It has been almost five years in the making but Canadian Nectar Products has its first crop of apples ready for the commercial market.

To celebrate the occasion, company officials held a ceremonial apple picking event at the company fields in Alliston, with Agriculture and Fisheries Minister Alan McIsaac picking the first apples as company officials and investors from as far away as India and Dubai looked on.

Discussions about creation what is already the Island’s largest apple orchard began in 2013 and Canadian Nectar Products purchased its first 150 acres in June of 2014. They have now expanded to over 230 acres but company president Kamalpreet Khaira admits internal problems within the company delayed the ramp up of the operation last year and has led to the product being branded under the Fruits Canada label.

One of the people charged with turning the situation around is Rod Steenburgen, who has relocated from Ontario to become farm manager. Rod has been involved with the apple industry for most of his adult life and has contracted with Kirk Kemp (one of the largest apple producers in the country) to market the company’s apples in Ontario.

“Our apples are about two or three weeks behind the Ontario apples so we are hoping the demand will be good,” he said.

The company also grew some pears this year as well and Rod said they are being marketed through Belliveau Orchard in New Brunswick. He predicted this year’s harvest would be in the range of 200 bins of fruit, but he is predicting that will climb to approximately 2000 bins in 2018.

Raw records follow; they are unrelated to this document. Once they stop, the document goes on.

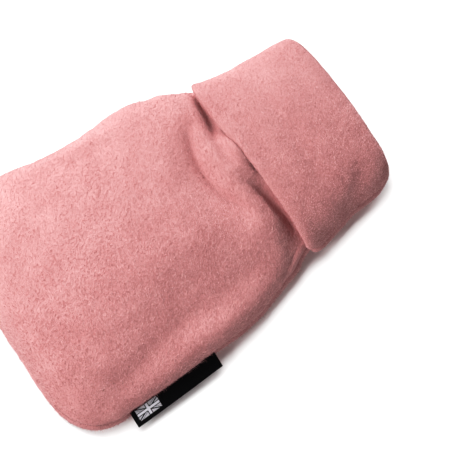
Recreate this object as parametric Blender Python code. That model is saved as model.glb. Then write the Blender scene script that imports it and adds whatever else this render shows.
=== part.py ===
"""Fleece hot water bottle cover, lying on its back with its polo neck turned down.

Metres. The neck points along +Y, the woven side label is on the +X side and +Z is up,
out of the cover's front. The origin is on the flat underside of the back panel, where
the cover rests.

The cover is a bag of two cut panels. Each panel is one sheet of cloth that runs from
the base seam over the body, up inside the neck, round the fold at the mouth and down
again on the outside as the collar, to its turned-in hem. A place on a panel is given
by u, which goes from -1 at the left side seam to +1 at the right one, and by a row of
the cloth's path from the base seam to the hem.
"""

import math
from typing import NamedTuple

import bmesh
import bpy
import numpy as np

MM = 0.001

# Cloth and seams.
CLOTH = 2.8 * MM
HEM_CLOTH = 4.4 * MM
HEM_DEPTH = 11 * MM
LAYER_GAP = 2.4 * MM
FOLD_GAP = 5.2 * MM
SEAM_GAP = 0.55 * MM

# The woven label: a ribbon folded lengthwise, whose open edges meet the side seam.
RIBBON = 0.7 * MM
RIBBON_GAP = 0.4 * MM
LABEL_NECK_END = 4.5 * MM
LABEL_BASE_END = -73 * MM
LABEL_WIDTH = 13.5 * MM
LABEL_DROOP = 6.5 * MM
LABEL_CLEARANCE = 1.0 * MM

# Places along Y: the cloth is drawn in below the hem, and the collar's two layers ease
# apart towards the fold.
BASE = -116 * MM
SHOULDER = 66 * MM
TUCK_START = 88 * MM
TUCK_END = 108 * MM
HEM = 112 * MM
NECK = 122 * MM
EASE_START = 185 * MM
FOLD = 213 * MM
FOLD_RADIUS = (CLOTH + FOLD_GAP) / 2
TURN_START = FOLD - CLOTH / 2 - FOLD_RADIUS

# Rounding of the base: the corners in plan, and the swell of front and back.
CORNER_ACROSS = 48 * MM
CORNER_ALONG = 38 * MM
FRONT_END = 36 * MM
BACK_END = 13 * MM
CORNER_ROUNDNESS = 2.4
END_ROUNDNESS = 2.2

# Creases: points along each, how they fade at their ends and towards the seams.
CREASE_STEPS = 81
CREASE_FADE = 0.9
SIDE_FADE = 0.08
BASE_FADE = 12 * MM
RIDGE_END = 108 * MM
RIDGE_EASE = 9 * MM

# Finishes.
FLEECE_COLOUR = (0.66, 0.29, 0.29)
FLEECE_ROUGHNESS = 0.95
RIBBON_COLOUR = (0.012, 0.012, 0.014)
RIBBON_ROUGHNESS = 0.6


class Section(NamedTuple):
    """Outermost skin of the cover at one place along its length, in millimetres.

    A side's power is that of its half oval: 2 is an ellipse, more is boxier.
    """

    y: float
    left: float
    right: float
    seam: float
    crown: float
    under: float
    front_power: float
    back_power: float


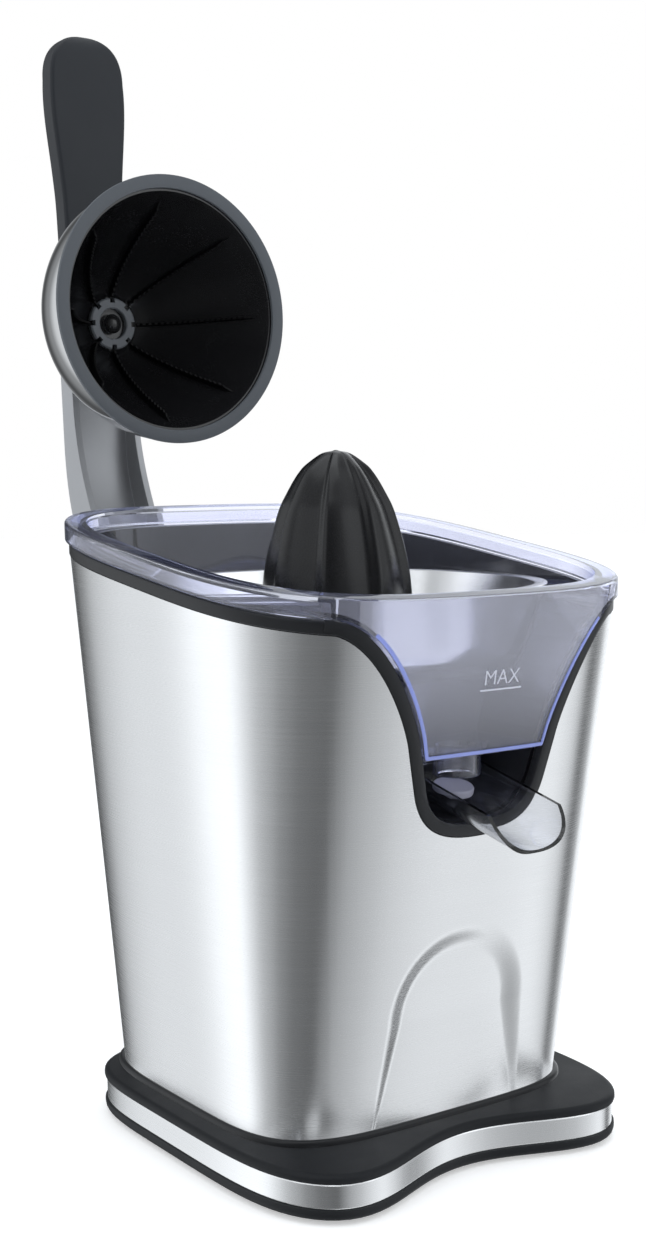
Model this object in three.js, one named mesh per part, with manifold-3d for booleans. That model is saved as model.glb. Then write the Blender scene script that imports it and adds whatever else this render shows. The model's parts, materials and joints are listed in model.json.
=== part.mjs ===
// A lever citrus press: a steel body on a base, a motor-driven reamer in a clear juice collector, and a
// lever that brings a dome down over the fruit. Millimetres, +Z up, the spout towards -Y. The design is
// drawn about the reamer's axis, and moved at the end so that the origin is the centre of the footprint
// of the whole press with its lever raised.
import * as THREE from "three";
import { mergeVertices } from "three/addons/utils/BufferGeometryUtils.js";
import Module from "manifold-3d";

const wasm = await Module();
wasm.setup();

// ---------- driving dimensions ----------
const GAP = 0.3; // clearance between pieces that touch
const OUTLINE_POINTS = 40; // points round each outline of the body and the base

// Outlines seen from above: half width, reach to the front and the back, and squareness.
const FOOT = { side: 83.2, front: 77.7, back: 85.6, power: 4.4 };
const RIM = { side: 99, front: 106, back: 110.5, power: 3.4 };
const BASE = { side: 94.5, front: 112, back: 85.3, power: 4.6 };
const BASE_DIP = 21.6; // how far the front edge of the base curves in for a glass
const BASE_DIP_HALF = 78;

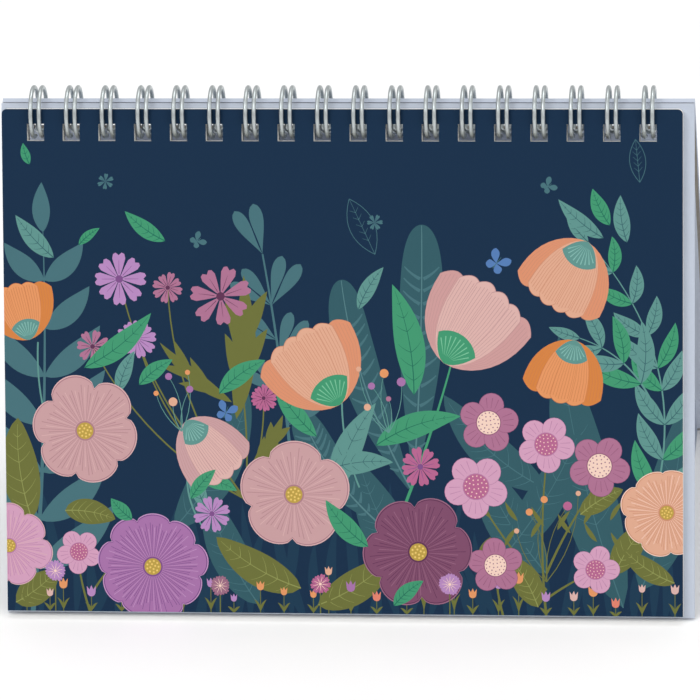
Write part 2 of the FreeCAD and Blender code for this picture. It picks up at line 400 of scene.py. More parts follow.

As for the condition of the crop, he termed it “excellent” Rod admitted he did not have an Island frame of reference since this is the first season he has been here but added “if this is climate change than bring it on. The apples look great and we are here on October 25 in shirt sleeves.”

Steenburgen said there are ten full-time employees at the operation, adding that workforce has increased as picking ramps up. He frankly admitted there should have been a harvest last year but preferred to focus on the future rather than the past. He added “I am not here to fill jobs, I am here to establish jobs.”

That sentiment is shared by the company president. He said the long range plan is to ramp up to 1,000 acres (which translates into 15,000-20,000 trees) with the establishment of an export division to send product to Europe. Kamalpreet explained there is a strong and growing market in Europe, especially with the implementation of the Comprehensive Economic and Trade Agreement, and his company is committed to taking full advantage of those opportunities.

The company also hopes to eventually establish a packing plant. Khaira added the company is price competitive with major importers like Washington states and British Columbia.

“We want to make PEI a world capital for apples and fruit,” he said “We have had some challenges to be sure but we think this is the best place to be.”